A 1961 graduate of Harvard College, where he studied mathematics, LESSER went to Köln, Germany the following year to work with Gaspar Cassadó. Just before, he played at the Zermatt master classes for Pablo Casals, who declared, “Thank God who has given you such a great talent!”  He won first prize at the Cassadó Competition in Siena, Italy in 1962. When he returned to Los Angeles, he studied with Gregor Piatigorsky and soon became his teaching assistant and regular faculty member at the University of Southern California.

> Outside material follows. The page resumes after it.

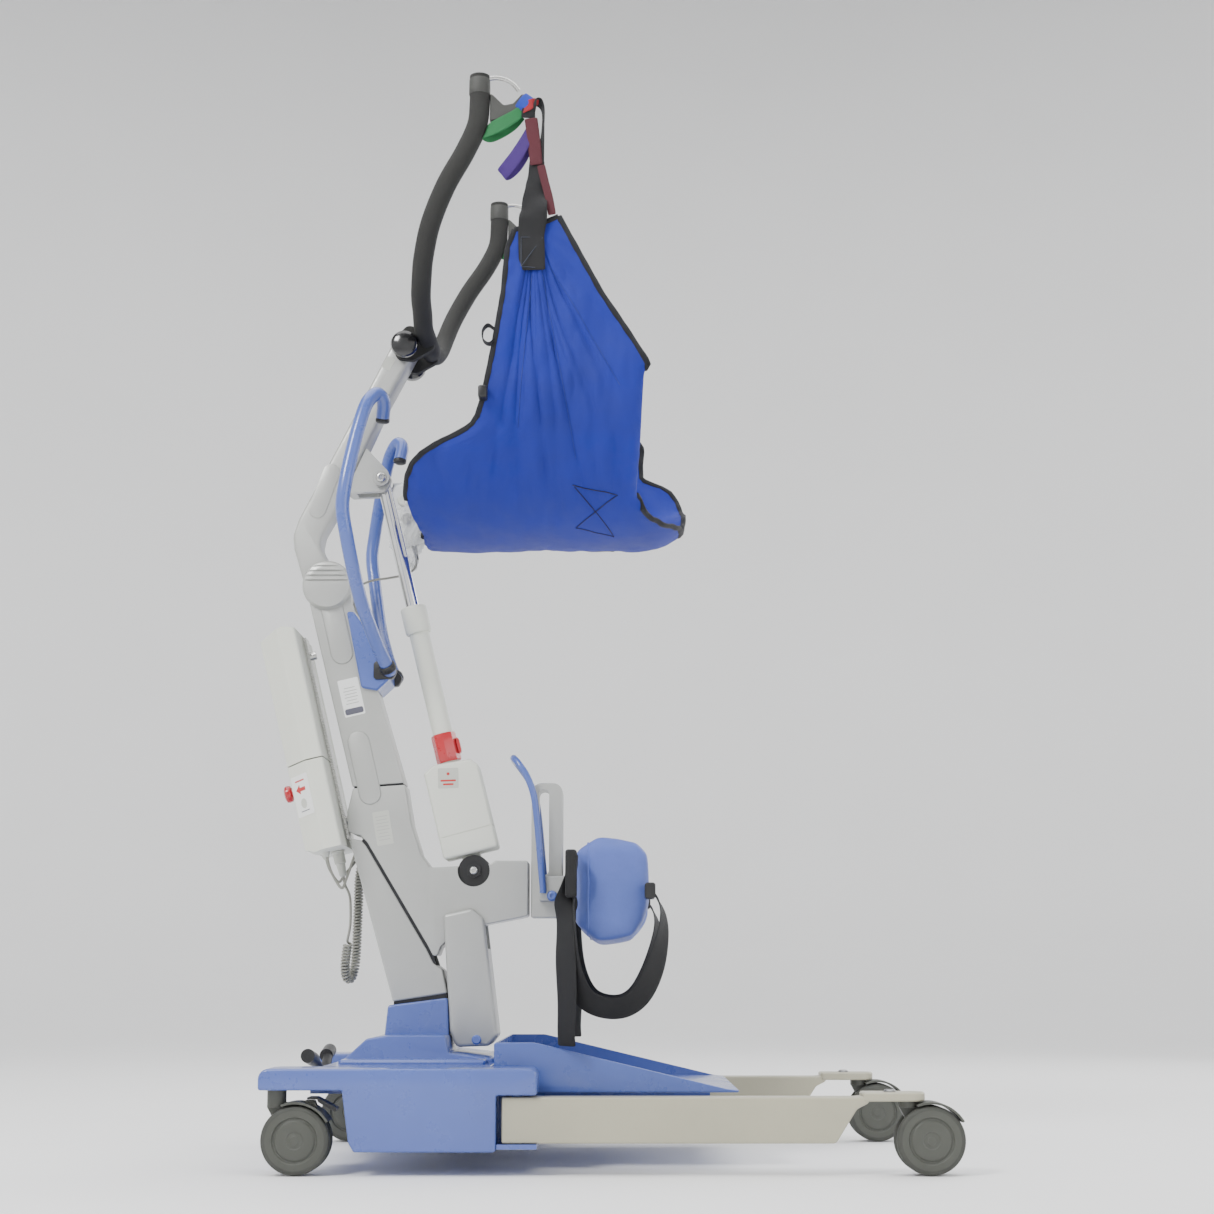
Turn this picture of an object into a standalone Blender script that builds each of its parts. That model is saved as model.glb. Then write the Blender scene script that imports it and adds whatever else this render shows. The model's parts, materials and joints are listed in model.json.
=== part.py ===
"""Patient lift hoist (sit-to-stand aid).

A wheeled base with two legs that spread, a raked mast, a curved boom lifted
by an electric actuator, a padded cradle bar with two hooks that carry a
standing sling, a knee pad on a height rail, and push handles, battery and
handset behind the mast. +X is forward, +Y the machine's left, +Z up, metres.
"""

import math

import bmesh
import bpy
from mathutils import Matrix, Vector

# ---------------------------------------------------------------- dimensions
# All in millimetres. SHIFT_X puts the middle of the outer box at X = 0.
SHIFT_X = 33.5

WHEEL_R = 50.0
AXLE_Z = 50.0
TREAD_Y = 300.0            # caster centre to the middle plane
REAR_STEM_X = -492.0
REAR_TRAIL = 30.0
FRONT_STEM_X = 428.0
FRONT_TRAIL = 31.0

LEG_PIVOT_X = -142.0
LEG_Y = 300.0
LEG_HALF = 22.0            # half the leg tube's width
LEG_Z0, LEG_Z1 = 46.0, 112.0
LEG_END_X = 321.0
PLATE_X0, PLATE_X1 = 360.0, 453.0
PLATE_Z0, PLATE_Z1 = 106.0, 119.0

COVER_INNER_Y, COVER_OUTER_Y = 240.0, 330.0
COVER_TOP = 153.0
RAISED_TOP = 195.0
SOCKET_TOP_REAR, SOCKET_TOP_FRONT = 240.0, 252.0

MAST_HALF_Y = 38.0
MAST_TILT = math.radians(13.3)
MAST_REAR_POINT = (-461.7, 687.8)   # a point on the mast's rear face
PIVOT = (-471.0, 922.0)             # boom pivot, X and Z
PIVOT_R = 41.0
BOOM_HALF_Y = 28.0

ACT_LOW = (-226.9, 455.2)           # actuator's lower pin
ACT_HIGH = (-386.2, 1104.9)         # actuator's upper pin
ROD_R = 11.0
TUBE_R = 16.5
COLLAR_R = 21.5

HOOK_Y = 262.0
SLING_Y = 262.0
SLING_T = 7.0
SLING_ARC_Z = 1247.0
SLING_LOW_Z = 994.0

BOX_HALF_Y = 95.0
BOX_N0, BOX_N1 = -80.0, -16.0       # rear and front faces behind the mast

PAD_HALF_Y = 210.0
RAIL_HALF_Y = 30.0

COLLECTION = "patient_lift_hoist"

# ------------------------------------------------------------------ helpers
for ob in list(bpy.data.objects):
    bpy.data.objects.remove(ob, do_unlink=True)

home = bpy.data.collections.new(COLLECTION)
bpy.context.scene.collection.children.link(home)
tools = bpy.data.collections.new(COLLECTION + "_cutters")
bpy.context.scene.collection.children.link(tools)


def P(x, y, z):
    """A point of the machine in metres."""
    return Vector(((x + SHIFT_X) / 1000.0, y / 1000.0, z / 1000.0))


def paint(name, colour, rough=0.45, metal=0.0):
    m = bpy.data.materials.new(name)
    m.use_nodes = True
    s = m.node_tree.nodes["Principled BSDF"]
    s.inputs["Base Color"].default_value = (*colour, 1.0)
    s.inputs["Roughness"].default_value = rough
    s.inputs["Metallic"].default_value = metal
    return m


BLUE = (0.13, 0.19, 0.52)
GREY = (0.45, 0.46, 0.44)
CREAM = (0.42, 0.40, 0.31)
OFFWHITE = (0.68, 0.70, 0.62)
BLACK = (0.02, 0.02, 0.022)
CASTER = (0.065, 0.07, 0.06)
STEEL = (0.62, 0.62, 0.62)
RED = (0.55, 0.03, 0.03)
SLINGBLUE = (0.012, 0.05, 0.42)


def add(mesh, name):
    ob = bpy.data.objects.new(name, mesh)
    home.objects.link(ob)
    return ob


def baked(ob):
    """The object again, as the plain mesh that its modifiers give."""
    bpy.context.view_layer.update()
    deps = bpy.context.evaluated_depsgraph_get()
    mesh = bpy.data.meshes.new_from_object(ob.evaluated_get(deps))
    mesh.transform(ob.matrix_world)
    name = ob.name
    bpy.data.objects.remove(ob, do_unlink=True)
    bm = bmesh.new()
    bm.from_mesh(mesh)
    bmesh.ops.remove_doubles(bm, verts=bm.verts, dist=1e-6)
    bm.to_mesh(mesh)
    bm.free()
    mesh.materials.clear()
    new = add(mesh, name)
    new.name = name
    return new


def finish(ob, material, angle=35.0):
    ob.data.materials.clear()
    ob.data.materials.append(material)
    ob.data.shade_smooth()
    ob.data.set_sharp_from_angle(angle=math.radians(angle))
    return ob


def combine(a, b, how):
    m = a.modifiers.new(how.lower(), "BOOLEAN")
    m.operation = how
    m.solver = "EXACT"
    m.object = b
    b.hide_render = True
    b.display_type = "WIRE"
    a = baked(a)
    bpy.data.objects.remove(b, do_unlink=True)
    return a


def join(a, *others):
    for b in others:
        a = combine(a, b, "UNION")
    return a


def cut(a, *others):
    for b in others:
        a = combine(a, b, "DIFFERENCE")
    return a


def keep(a, b):
    return combine(a, b, "INTERSECT")


def rounded(corners, default=0.0, steps=2):
    """A closed outline whose corners (x, z[, radius]) are rounded."""
    out = []
    n = len(corners)
    for i in range(n):
        p = Vector(corners[i][:2])
        r = corners[i][2] if len(corners[i]) > 2 else default
        a = Vector(corners[i - 1][:2]) - p
        b = Vector(corners[(i + 1) % n][:2]) - p
        la, lb = a.length, b.length
        a.normalize()
        b.normalize()
        half = a.angle(b) / 2.0
        if r <= 0 or half > math.radians(88.5):
            out.append(p)
            continue
        t = min(r / math.tan(half), 0.48 * la, 0.48 * lb)
        r = t * math.tan(half)
        c = p + (a + b).normalized() * (r / math.sin(half))
        p0, p1 = p + a * t, p + b * t
        v0, v1 = p0 - c, p1 - c
        turn = v0.angle_signed(v1, 0.0)
        for k in range(steps + 1):
            ang = -turn * k / steps
            q = Vector((v0.x * math.cos(ang) - v0.y * math.sin(ang),
                        v0.x * math.sin(ang) + v0.y * math.cos(ang)))
            out.append(c + q)
    return out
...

During the remainder of the 60's he was a frequent contributor to the artistic life of Los Angeles.  Notably, his 1965 performance of the Schoenberg Cello Concerto to inaugurate the Bing Auditorium at the Los Angeles County Museum of Art was its first hearing with orchestra after Emanuel Feuermann introduced the work in the late 1930’s.  He recorded it the following year for Columbia Masterworks.  He left Los Angeles in 1970 to become Professor of Cello at Baltimore's Peabody Institute.

LESSER was invited in 1974 by Gunther Schuller, the then President of New England Conservatory, to head NEC’s cello department.  In 1983 he was named the school’s President, a position from which he retired in 1996 to return to performing and teaching.  A high point of his tenure as President was the complete restoration of the 1000-seat Jordan Hall, one of the world's greatest acoustical spaces.

Teaching has always been an important part of LESSER’s artistic activity.  His former students, numbering in the hundreds, are soloists, orchestra section leaders and members, chamber musicians and teachers, active throughout the USA and in many other countries around the world.

In September, 2005 LESSER was named “Chevalier du Violoncelle” by the Eva Janzer Memorial Cello Center at Indiana University.

LESSER’s previous recordings include the complete Beethoven with pianist HaeSun Paik on Bridge Records.  Other labels include RCA, Columbia, Melodiya and CRI.